--- START ---
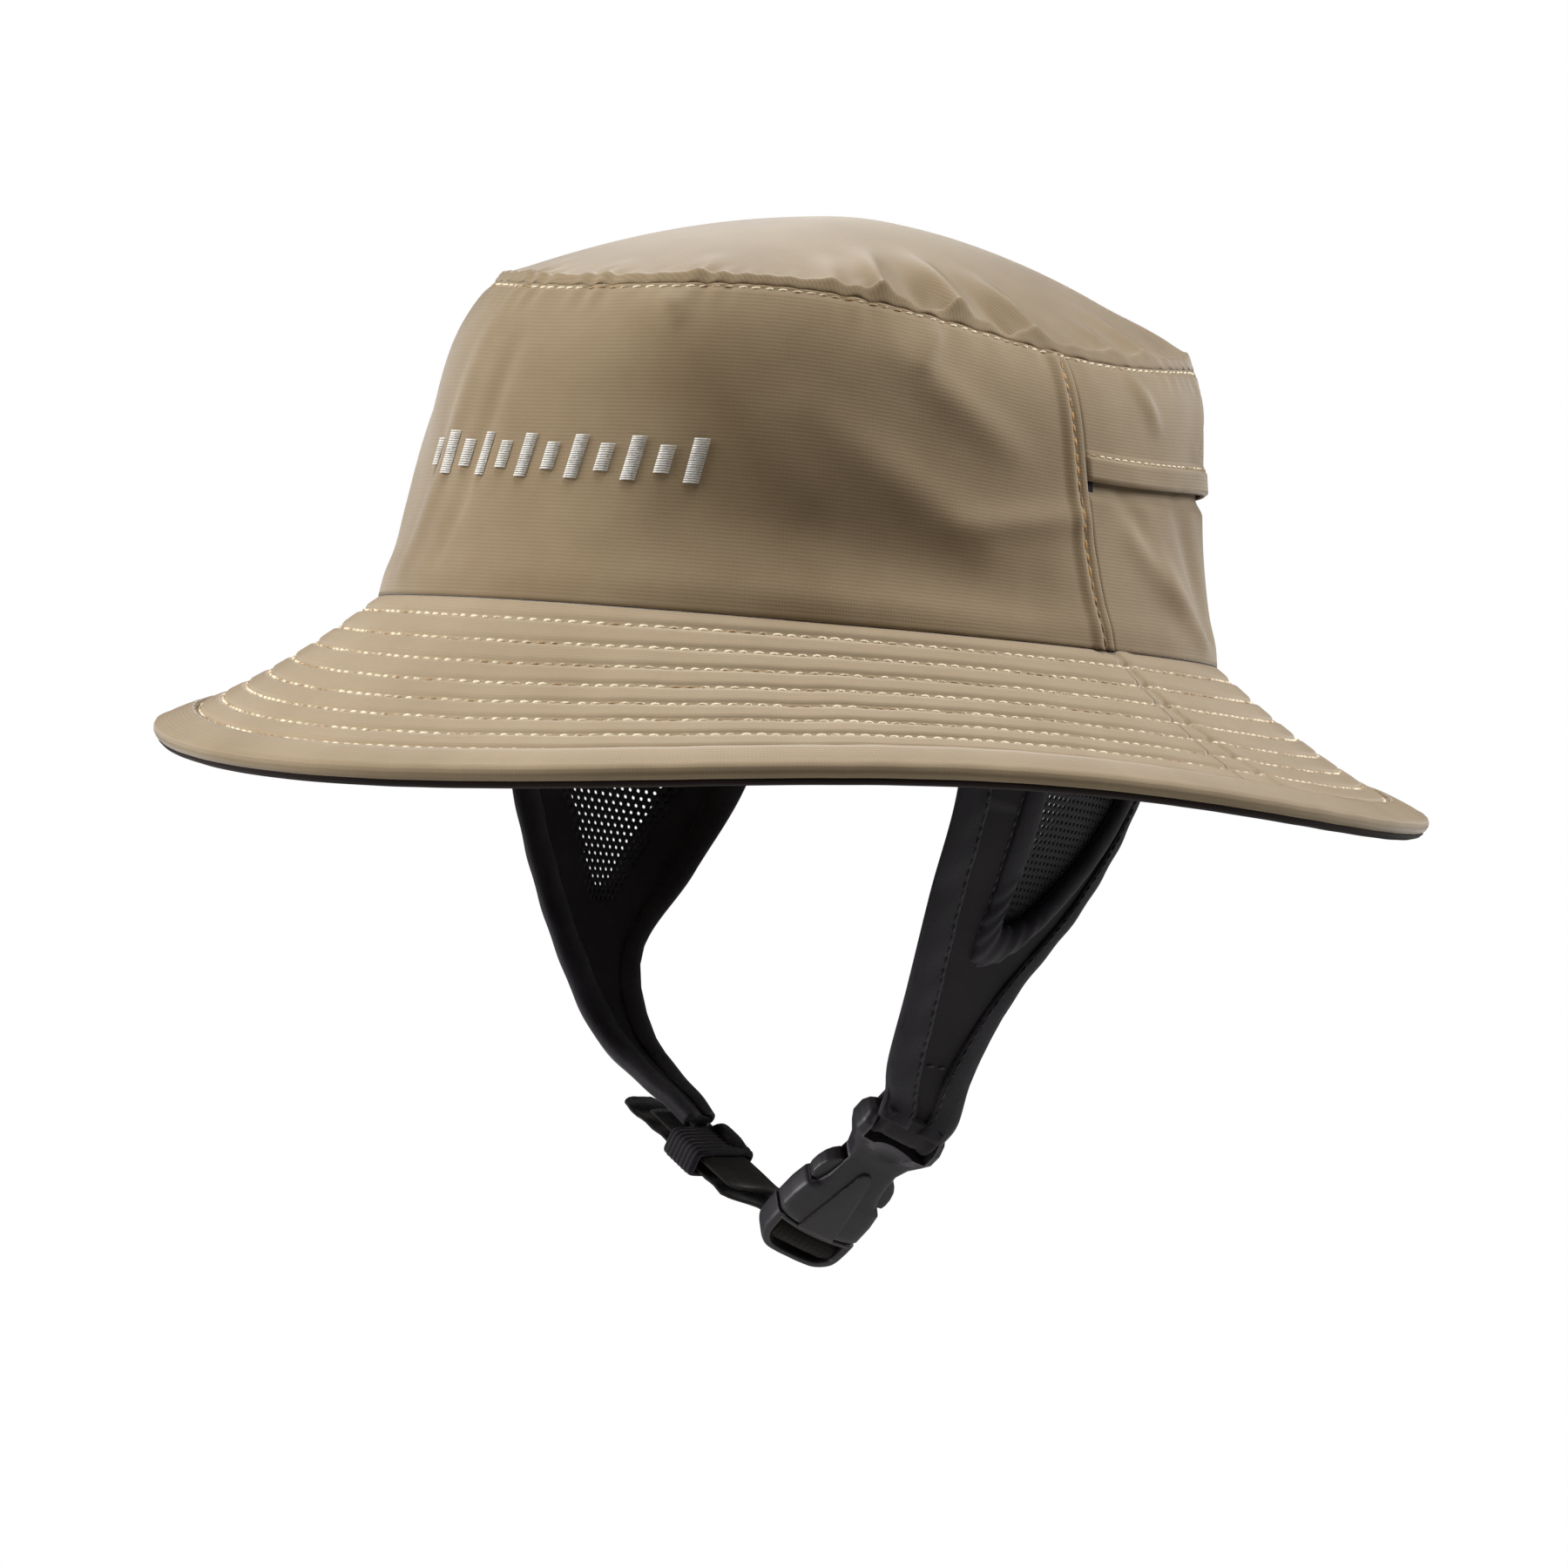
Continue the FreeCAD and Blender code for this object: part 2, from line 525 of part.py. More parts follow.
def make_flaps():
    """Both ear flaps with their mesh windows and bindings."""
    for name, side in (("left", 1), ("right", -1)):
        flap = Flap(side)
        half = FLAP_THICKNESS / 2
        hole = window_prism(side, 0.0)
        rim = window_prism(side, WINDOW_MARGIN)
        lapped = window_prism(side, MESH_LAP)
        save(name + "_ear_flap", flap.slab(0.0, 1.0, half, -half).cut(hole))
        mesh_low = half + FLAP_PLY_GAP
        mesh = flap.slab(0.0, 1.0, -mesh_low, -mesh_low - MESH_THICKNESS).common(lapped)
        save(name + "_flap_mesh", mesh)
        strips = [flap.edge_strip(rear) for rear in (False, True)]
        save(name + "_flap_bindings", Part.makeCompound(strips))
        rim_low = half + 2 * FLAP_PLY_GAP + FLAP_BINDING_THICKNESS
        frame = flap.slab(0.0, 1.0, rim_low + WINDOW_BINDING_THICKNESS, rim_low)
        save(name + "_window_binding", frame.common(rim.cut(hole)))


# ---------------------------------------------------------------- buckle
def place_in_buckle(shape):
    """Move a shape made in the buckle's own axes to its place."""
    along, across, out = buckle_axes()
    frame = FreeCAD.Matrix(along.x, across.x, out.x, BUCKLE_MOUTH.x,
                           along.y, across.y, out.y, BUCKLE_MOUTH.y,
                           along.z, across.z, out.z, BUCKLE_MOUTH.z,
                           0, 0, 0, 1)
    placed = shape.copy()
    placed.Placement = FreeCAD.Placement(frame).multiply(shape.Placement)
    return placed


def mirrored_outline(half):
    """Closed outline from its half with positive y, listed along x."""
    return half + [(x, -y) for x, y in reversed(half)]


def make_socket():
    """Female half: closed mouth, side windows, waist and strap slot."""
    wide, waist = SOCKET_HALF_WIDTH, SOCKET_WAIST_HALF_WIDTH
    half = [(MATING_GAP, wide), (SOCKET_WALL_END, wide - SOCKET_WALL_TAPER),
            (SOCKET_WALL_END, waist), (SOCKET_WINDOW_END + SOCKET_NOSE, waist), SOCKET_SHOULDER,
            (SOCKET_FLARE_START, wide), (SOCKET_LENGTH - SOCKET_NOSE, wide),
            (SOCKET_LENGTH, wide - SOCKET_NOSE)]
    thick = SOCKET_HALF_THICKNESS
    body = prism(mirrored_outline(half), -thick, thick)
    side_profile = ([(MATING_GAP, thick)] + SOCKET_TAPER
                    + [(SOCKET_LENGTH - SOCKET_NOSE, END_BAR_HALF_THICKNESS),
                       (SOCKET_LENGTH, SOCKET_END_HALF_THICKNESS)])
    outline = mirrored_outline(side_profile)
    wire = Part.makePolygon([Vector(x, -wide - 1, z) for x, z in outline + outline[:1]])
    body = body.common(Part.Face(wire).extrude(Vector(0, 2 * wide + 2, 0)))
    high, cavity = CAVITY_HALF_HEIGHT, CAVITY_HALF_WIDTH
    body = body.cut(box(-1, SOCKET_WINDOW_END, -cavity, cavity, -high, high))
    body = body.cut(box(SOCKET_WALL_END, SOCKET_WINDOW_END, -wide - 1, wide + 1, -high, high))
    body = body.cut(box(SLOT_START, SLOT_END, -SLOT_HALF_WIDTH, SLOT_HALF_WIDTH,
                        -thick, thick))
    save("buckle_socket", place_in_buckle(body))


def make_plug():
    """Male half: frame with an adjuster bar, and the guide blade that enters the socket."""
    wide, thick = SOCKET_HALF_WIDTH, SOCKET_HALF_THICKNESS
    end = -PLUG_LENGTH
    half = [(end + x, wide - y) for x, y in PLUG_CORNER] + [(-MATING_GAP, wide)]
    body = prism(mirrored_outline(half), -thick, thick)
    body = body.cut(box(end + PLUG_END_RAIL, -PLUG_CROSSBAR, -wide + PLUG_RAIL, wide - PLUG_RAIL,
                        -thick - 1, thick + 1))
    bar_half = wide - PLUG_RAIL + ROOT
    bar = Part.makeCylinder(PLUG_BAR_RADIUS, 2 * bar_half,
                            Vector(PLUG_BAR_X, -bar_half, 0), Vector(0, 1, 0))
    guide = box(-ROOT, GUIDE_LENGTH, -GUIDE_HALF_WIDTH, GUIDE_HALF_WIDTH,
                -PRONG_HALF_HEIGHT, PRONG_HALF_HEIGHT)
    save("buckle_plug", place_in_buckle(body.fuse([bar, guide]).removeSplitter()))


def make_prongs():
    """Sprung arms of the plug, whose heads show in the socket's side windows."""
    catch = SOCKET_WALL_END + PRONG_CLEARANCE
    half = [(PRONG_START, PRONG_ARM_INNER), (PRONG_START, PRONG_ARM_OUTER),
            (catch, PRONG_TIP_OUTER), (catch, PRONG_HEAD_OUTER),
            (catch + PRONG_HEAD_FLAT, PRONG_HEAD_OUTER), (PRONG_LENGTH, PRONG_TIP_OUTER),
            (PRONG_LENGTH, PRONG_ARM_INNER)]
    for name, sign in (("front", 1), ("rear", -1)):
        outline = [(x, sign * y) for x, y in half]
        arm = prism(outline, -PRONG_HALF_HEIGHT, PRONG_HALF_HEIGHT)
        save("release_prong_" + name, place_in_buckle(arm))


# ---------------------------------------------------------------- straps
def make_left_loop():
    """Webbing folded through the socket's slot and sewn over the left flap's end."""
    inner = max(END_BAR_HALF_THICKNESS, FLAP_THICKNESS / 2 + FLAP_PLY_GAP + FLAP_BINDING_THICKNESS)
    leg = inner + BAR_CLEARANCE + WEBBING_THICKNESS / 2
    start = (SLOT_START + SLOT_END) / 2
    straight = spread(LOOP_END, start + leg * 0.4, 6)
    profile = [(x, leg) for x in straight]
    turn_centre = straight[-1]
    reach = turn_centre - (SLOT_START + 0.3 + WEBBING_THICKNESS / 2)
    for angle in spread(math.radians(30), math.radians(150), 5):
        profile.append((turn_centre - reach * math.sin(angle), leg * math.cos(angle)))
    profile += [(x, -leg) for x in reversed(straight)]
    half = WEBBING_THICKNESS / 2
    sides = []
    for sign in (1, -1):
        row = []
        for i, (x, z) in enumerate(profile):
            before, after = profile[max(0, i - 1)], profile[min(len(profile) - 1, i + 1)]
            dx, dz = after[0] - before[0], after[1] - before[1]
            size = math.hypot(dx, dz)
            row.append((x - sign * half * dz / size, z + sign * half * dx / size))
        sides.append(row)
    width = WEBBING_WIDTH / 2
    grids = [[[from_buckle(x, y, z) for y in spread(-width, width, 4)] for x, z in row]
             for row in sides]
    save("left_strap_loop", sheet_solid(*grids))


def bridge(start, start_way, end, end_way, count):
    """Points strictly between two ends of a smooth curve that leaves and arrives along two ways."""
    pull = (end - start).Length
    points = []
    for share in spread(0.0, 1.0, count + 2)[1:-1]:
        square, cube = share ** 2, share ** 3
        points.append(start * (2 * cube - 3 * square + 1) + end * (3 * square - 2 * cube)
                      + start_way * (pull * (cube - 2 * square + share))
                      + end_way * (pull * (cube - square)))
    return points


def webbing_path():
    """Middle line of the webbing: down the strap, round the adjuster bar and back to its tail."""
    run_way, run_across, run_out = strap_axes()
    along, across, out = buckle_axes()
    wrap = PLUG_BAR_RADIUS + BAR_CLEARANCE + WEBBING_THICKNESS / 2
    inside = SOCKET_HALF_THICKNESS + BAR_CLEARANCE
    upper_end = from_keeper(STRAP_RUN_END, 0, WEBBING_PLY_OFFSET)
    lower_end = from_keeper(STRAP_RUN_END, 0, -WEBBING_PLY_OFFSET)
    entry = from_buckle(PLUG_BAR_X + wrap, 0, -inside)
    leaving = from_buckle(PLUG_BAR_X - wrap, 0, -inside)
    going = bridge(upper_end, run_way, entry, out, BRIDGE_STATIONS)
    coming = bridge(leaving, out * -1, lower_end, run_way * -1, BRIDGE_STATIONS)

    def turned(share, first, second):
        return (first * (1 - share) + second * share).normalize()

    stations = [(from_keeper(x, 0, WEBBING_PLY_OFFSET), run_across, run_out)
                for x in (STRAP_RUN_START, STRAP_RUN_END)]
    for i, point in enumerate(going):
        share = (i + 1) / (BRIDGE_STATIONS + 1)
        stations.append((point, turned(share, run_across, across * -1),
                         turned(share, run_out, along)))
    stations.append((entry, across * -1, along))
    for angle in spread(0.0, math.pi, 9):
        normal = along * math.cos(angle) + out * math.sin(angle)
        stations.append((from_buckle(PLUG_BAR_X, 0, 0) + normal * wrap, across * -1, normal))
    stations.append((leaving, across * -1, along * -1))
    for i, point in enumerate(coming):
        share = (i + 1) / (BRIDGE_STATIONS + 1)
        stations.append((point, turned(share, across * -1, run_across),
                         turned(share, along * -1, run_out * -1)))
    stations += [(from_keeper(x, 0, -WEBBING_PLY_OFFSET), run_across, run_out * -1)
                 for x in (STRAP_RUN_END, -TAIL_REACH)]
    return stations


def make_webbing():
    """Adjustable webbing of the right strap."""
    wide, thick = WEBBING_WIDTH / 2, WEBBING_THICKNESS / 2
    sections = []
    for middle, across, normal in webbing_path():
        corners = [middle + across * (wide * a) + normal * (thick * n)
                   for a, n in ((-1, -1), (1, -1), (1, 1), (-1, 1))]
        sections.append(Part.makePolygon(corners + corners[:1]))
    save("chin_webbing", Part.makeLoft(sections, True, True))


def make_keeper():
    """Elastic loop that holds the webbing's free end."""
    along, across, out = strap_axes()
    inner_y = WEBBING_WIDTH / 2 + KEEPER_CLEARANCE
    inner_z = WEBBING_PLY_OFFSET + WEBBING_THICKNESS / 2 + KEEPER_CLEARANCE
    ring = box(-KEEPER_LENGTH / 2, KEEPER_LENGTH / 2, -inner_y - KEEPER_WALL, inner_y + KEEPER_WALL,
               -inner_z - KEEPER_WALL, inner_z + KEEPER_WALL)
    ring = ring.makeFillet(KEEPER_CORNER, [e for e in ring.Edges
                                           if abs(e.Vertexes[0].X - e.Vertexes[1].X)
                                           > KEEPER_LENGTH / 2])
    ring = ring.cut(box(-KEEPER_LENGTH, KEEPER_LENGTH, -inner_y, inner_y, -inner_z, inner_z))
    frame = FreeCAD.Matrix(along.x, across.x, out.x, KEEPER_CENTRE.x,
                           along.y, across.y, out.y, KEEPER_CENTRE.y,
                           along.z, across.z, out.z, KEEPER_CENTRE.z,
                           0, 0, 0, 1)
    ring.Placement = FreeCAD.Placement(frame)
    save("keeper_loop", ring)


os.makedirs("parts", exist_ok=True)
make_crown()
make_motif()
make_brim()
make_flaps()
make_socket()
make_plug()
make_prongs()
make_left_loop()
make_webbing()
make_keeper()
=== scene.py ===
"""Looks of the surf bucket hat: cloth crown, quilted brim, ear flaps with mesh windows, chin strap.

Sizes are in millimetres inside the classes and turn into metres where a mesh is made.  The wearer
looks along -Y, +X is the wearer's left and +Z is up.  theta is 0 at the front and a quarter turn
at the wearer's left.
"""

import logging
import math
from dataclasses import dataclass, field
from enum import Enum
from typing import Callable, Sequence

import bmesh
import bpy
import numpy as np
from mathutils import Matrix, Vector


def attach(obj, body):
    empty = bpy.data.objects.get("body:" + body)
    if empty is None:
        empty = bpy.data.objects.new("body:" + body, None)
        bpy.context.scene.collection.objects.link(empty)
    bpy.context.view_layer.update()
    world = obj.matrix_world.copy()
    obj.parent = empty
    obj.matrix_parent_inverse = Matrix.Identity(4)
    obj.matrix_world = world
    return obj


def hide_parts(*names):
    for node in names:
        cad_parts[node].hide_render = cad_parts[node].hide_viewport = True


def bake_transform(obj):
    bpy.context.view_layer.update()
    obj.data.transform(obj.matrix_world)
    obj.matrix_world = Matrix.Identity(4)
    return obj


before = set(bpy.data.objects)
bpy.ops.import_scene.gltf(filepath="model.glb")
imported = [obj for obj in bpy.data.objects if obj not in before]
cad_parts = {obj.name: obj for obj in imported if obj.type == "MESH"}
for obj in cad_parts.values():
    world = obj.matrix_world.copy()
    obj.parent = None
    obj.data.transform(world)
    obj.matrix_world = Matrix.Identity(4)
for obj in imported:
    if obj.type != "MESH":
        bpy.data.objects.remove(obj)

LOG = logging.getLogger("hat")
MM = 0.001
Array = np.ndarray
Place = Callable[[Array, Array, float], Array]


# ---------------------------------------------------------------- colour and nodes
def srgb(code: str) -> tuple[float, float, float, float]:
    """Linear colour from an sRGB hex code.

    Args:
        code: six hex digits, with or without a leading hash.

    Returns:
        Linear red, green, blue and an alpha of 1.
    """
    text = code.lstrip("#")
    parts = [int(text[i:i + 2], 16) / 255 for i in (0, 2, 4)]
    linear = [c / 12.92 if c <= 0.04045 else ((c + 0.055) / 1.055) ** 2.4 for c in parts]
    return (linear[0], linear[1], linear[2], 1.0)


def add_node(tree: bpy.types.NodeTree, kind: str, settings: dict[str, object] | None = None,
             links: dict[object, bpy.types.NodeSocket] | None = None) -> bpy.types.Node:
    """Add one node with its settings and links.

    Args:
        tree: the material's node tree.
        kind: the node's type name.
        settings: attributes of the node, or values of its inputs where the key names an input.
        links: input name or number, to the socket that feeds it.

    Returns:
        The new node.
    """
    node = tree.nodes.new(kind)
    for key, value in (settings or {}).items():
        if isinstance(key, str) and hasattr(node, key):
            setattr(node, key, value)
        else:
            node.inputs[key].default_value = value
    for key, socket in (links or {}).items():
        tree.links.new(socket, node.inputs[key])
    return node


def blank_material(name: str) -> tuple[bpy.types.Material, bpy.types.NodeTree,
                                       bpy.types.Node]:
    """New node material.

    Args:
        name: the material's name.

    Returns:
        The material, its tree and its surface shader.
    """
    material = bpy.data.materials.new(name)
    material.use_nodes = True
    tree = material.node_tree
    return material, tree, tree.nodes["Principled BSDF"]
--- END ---
● **Given exercise**:
Transcribe, word for word, every line from the line with "make_crown()" to the line with "Place = Callable[[Array, Array, float], Array]", inclusive, and output nothing else.

● **Answer for the task**:
make_crown()
make_motif()
make_brim()
make_flaps()
make_socket()
make_plug()
make_prongs()
make_left_loop()
make_webbing()
make_keeper()
=== scene.py ===
"""Looks of the surf bucket hat: cloth crown, quilted brim, ear flaps with mesh windows, chin strap.

Sizes are in millimetres inside the classes and turn into metres where a mesh is made.  The wearer
looks along -Y, +X is the wearer's left and +Z is up.  theta is 0 at the front and a quarter turn
at the wearer's left.
"""

import logging
import math
from dataclasses import dataclass, field
from enum import Enum
from typing import Callable, Sequence

import bmesh
import bpy
import numpy as np
from mathutils import Matrix, Vector


def attach(obj, body):
    empty = bpy.data.objects.get("body:" + body)
    if empty is None:
        empty = bpy.data.objects.new("body:" + body, None)
        bpy.context.scene.collection.objects.link(empty)
    bpy.context.view_layer.update()
    world = obj.matrix_world.copy()
    obj.parent = empty
    obj.matrix_parent_inverse = Matrix.Identity(4)
    obj.matrix_world = world
    return obj


def hide_parts(*names):
    for node in names:
        cad_parts[node].hide_render = cad_parts[node].hide_viewport = True


def bake_transform(obj):
    bpy.context.view_layer.update()
    obj.data.transform(obj.matrix_world)
    obj.matrix_world = Matrix.Identity(4)
    return obj


before = set(bpy.data.objects)
bpy.ops.import_scene.gltf(filepath="model.glb")
imported = [obj for obj in bpy.data.objects if obj not in before]
cad_parts = {obj.name: obj for obj in imported if obj.type == "MESH"}
for obj in cad_parts.values():
    world = obj.matrix_world.copy()
    obj.parent = None
    obj.data.transform(world)
    obj.matrix_world = Matrix.Identity(4)
for obj in imported:
    if obj.type != "MESH":
        bpy.data.objects.remove(obj)

LOG = logging.getLogger("hat")
MM = 0.001
Array = np.ndarray
Place = Callable[[Array, Array, float], Array]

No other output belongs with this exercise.